U.S. officials say Al Qaeda chieftain Usama bin Laden would have remained "off the grid" -- electronically and digitally invisible, without phone or Internet connection -- and free to plot more terror attacks if not for a Kuwaiti courier's cell-phone signal.
"I would put it at about 0 percent probability that he was able to stay off-grid and not be captured without some major aid," Bunker told FoxNews.com.
Reports suggest that the only way U.S. military analysts were able to see through bin Laden's anonymous, unplugged existence was a single cell phone call from his courier -- who reportedly turned off his phone and removed the battery after hanging up just to stay off grid.
"Computers can be fooled," he noted, explaining that it's possible to evade detection; to aid his invisibility, bin Laden was living in a facility with neither phone lines nor Internet connections. But what of the years of communication?
"With the amount and number of communications that were coming from bin Laden and his camp for over 10 years, I would say he was sitting high and dry in the womb of some very engaged and important people in the field of intelligence and counter-insurgency," Bunker said.
Before U.S. Navy SEAL Team 6 left the compound in Abottabad, Pakistan, in which bin Laden lurked, they removed what experts call an intelligence treasure trove of information both digital and on paper -- information that included a number of computer hard drives.
"If you believe that bin Laden was not receiving massive governmental aid in staying hidden … you would have to conclude that he was very, very careful about avoiding all signals and electronic communications," Bunker said. It's possible that the master terrorist wasn’t using a computer connected to the Internet or making phone calls, of course.
"But that still makes it very hard to believe," he added.
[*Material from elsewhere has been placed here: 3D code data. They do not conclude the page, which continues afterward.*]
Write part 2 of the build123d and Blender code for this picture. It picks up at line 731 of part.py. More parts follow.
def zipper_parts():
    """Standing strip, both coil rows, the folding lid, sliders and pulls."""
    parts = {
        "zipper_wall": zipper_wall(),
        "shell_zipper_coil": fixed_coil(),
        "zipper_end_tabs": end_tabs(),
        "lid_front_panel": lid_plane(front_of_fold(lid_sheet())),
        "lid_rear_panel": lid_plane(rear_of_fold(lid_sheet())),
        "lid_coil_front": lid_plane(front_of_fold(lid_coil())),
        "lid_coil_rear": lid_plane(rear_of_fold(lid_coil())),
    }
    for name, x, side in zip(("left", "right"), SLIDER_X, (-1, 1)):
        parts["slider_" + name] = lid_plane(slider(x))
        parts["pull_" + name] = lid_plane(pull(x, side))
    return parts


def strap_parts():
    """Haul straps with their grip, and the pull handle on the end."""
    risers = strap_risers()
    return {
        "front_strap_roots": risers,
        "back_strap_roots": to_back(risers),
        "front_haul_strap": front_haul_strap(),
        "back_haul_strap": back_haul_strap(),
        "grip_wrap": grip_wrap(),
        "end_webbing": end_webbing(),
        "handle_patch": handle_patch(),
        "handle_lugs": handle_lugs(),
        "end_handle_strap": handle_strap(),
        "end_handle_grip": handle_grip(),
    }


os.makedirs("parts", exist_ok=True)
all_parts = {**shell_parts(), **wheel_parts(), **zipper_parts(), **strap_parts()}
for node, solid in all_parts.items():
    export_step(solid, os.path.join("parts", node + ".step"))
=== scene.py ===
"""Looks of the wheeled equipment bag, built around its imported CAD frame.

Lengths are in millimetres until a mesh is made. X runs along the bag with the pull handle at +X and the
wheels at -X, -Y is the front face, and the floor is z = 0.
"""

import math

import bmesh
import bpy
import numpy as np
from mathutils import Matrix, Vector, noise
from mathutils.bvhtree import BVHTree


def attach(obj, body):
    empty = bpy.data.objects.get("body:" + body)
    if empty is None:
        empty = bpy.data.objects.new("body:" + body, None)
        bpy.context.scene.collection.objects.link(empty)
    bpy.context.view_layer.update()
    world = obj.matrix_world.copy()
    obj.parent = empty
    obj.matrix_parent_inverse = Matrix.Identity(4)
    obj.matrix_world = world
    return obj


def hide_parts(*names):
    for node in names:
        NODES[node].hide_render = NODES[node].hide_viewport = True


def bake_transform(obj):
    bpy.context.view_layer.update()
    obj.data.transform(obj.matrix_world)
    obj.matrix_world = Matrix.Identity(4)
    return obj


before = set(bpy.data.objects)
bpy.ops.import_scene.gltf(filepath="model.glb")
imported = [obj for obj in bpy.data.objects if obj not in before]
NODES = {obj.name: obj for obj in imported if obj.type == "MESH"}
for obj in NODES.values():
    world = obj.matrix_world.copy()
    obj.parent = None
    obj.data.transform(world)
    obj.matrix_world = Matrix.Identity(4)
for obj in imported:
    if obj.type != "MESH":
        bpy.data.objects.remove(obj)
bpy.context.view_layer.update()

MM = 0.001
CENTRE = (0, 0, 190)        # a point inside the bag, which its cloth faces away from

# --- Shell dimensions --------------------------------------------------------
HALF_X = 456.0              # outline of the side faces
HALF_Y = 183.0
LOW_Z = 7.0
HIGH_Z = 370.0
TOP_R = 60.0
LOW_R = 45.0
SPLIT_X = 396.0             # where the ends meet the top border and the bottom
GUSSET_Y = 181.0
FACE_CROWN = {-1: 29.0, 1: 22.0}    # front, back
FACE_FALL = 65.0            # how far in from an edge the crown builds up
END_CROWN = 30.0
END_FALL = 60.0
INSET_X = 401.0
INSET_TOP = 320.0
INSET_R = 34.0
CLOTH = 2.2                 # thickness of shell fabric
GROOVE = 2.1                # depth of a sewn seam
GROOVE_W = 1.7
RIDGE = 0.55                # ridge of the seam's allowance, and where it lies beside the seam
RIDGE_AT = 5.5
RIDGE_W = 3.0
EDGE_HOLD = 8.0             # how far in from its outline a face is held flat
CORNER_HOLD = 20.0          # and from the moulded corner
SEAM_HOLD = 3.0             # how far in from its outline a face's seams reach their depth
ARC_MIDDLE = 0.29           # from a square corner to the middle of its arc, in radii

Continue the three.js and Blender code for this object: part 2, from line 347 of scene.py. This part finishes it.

As the details of the Navy raid emerge, more information about just how "off grid" bin Laden really was should also arrive. Morgan Wright, a cyberterror analyst who has trained the FBI on cybersecurity, noted that part of any current mission is to track down digital forms of intelligence -- just the stuff one living off grid would avoid.
"We have come to rely so much on electronics and data that now part of the mission is to go out and collect this information," Wright told Fox News anchor Jon Scott. He cited the numerous places digital information is stored these days -- "thumb drives, CD-ROMs, SIM cards out of cellphones because you can store data on there" -- and had no doubt bin Laden's fortress would reveal more of these things.
"The challenge is probably going to be sorting through all this stuff. There's going to be so much information, [the struggle will be] getting to the stuff that's of tactical value so you can put it into action right away," he said.
"We're probably going to be able to find out what was on Usama bin Laden's iPod," Wright said.